• **What needs to be done**:
Find the line containing "points = [vertex.co", then output it and every line after it through the end of the listing below, exactly as written.
--------------------
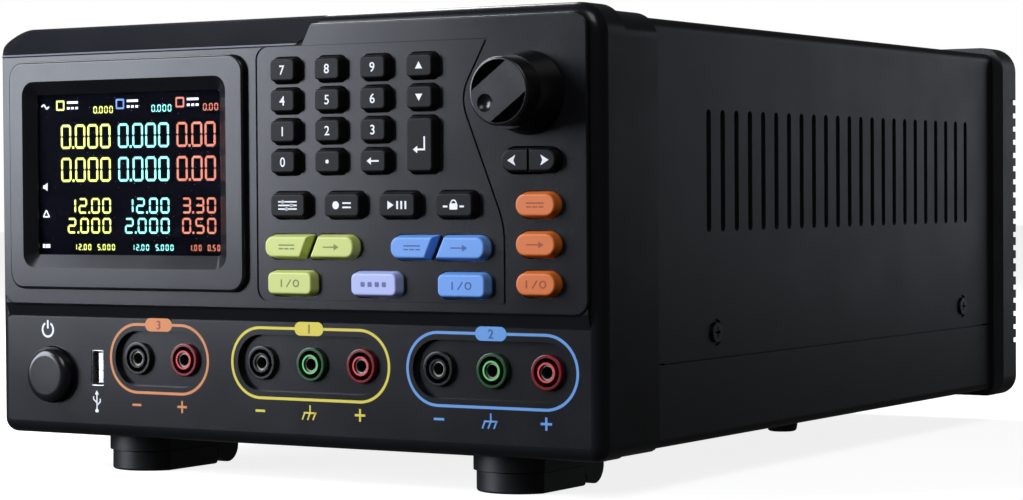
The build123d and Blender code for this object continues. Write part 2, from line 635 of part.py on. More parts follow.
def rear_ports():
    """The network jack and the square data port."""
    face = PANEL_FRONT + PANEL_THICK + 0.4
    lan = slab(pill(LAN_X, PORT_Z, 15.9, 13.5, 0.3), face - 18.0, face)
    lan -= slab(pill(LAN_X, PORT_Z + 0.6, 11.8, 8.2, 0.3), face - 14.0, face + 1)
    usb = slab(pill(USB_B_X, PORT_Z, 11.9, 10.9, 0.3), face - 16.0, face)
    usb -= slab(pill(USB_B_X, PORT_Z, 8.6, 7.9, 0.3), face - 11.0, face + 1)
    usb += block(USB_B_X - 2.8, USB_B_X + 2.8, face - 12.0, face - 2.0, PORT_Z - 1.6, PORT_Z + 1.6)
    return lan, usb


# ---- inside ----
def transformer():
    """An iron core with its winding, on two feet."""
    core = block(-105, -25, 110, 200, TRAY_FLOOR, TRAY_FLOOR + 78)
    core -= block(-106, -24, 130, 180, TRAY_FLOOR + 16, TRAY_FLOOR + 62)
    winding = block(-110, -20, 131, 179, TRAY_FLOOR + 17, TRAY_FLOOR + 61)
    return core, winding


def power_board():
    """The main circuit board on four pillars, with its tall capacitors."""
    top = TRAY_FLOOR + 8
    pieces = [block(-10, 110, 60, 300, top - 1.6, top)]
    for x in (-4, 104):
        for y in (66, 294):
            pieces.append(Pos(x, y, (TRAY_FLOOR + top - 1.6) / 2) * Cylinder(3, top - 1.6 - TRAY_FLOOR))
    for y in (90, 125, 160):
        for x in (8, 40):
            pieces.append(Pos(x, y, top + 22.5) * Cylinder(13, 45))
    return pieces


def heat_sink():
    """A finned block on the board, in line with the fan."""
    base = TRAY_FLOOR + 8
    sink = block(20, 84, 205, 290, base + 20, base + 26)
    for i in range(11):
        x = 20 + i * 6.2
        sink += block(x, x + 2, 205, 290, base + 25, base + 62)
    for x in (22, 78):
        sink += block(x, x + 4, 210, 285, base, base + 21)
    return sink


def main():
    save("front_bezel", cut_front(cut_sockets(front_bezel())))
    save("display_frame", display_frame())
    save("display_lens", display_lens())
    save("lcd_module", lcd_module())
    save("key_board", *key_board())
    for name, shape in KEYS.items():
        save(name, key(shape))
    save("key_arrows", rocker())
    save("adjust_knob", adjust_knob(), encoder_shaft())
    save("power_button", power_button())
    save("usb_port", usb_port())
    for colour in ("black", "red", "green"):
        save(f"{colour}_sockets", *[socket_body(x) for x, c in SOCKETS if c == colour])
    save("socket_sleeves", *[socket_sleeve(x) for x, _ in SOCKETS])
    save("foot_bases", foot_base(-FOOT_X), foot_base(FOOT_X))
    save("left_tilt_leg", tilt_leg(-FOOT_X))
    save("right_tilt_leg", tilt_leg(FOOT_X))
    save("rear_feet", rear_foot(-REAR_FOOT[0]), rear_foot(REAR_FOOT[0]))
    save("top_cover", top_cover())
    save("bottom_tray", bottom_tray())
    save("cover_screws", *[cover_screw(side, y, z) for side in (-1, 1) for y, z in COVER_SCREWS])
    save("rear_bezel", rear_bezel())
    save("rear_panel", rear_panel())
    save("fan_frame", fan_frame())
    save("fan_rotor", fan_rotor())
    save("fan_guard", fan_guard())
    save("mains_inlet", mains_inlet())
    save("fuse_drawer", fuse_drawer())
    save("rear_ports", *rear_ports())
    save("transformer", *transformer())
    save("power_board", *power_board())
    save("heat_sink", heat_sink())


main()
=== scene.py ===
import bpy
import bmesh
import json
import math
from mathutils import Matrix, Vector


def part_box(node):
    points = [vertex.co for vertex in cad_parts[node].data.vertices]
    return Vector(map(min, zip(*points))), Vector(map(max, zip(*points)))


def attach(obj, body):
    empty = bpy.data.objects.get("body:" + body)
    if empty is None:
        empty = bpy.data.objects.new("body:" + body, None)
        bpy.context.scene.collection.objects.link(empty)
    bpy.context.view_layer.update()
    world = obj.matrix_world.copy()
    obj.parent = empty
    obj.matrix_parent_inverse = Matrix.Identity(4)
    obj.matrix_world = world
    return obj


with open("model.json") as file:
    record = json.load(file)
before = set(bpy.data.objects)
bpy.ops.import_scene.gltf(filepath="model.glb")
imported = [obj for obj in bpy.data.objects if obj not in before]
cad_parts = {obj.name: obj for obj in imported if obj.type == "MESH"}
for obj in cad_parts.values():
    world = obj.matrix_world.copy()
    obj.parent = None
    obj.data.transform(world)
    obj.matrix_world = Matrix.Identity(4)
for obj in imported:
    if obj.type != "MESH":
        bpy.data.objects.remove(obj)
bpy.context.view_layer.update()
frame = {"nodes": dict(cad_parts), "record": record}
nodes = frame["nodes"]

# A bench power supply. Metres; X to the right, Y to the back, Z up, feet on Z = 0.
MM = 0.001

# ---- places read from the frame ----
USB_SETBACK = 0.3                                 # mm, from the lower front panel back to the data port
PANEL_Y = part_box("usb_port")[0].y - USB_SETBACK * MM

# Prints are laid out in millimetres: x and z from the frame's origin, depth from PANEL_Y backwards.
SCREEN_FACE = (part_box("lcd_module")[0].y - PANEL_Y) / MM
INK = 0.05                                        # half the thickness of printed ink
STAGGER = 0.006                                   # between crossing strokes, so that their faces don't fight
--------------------
• **Task output**:
    points = [vertex.co for vertex in cad_parts[node].data.vertices]
    return Vector(map(min, zip(*points))), Vector(map(max, zip(*points)))


def attach(obj, body):
    empty = bpy.data.objects.get("body:" + body)
    if empty is None:
        empty = bpy.data.objects.new("body:" + body, None)
        bpy.context.scene.collection.objects.link(empty)
    bpy.context.view_layer.update()
    world = obj.matrix_world.copy()
    obj.parent = empty
    obj.matrix_parent_inverse = Matrix.Identity(4)
    obj.matrix_world = world
    return obj


with open("model.json") as file:
    record = json.load(file)
before = set(bpy.data.objects)
bpy.ops.import_scene.gltf(filepath="model.glb")
imported = [obj for obj in bpy.data.objects if obj not in before]
cad_parts = {obj.name: obj for obj in imported if obj.type == "MESH"}
for obj in cad_parts.values():
    world = obj.matrix_world.copy()
    obj.parent = None
    obj.data.transform(world)
    obj.matrix_world = Matrix.Identity(4)
for obj in imported:
    if obj.type != "MESH":
        bpy.data.objects.remove(obj)
bpy.context.view_layer.update()
frame = {"nodes": dict(cad_parts), "record": record}
nodes = frame["nodes"]

# A bench power supply. Metres; X to the right, Y to the back, Z up, feet on Z = 0.
MM = 0.001

# ---- places read from the frame ----
USB_SETBACK = 0.3                                 # mm, from the lower front panel back to the data port
PANEL_Y = part_box("usb_port")[0].y - USB_SETBACK * MM

# Prints are laid out in millimetres: x and z from the frame's origin, depth from PANEL_Y backwards.
SCREEN_FACE = (part_box("lcd_module")[0].y - PANEL_Y) / MM
INK = 0.05                                        # half the thickness of printed ink
STAGGER = 0.006                                   # between crossing strokes, so that their faces don't fight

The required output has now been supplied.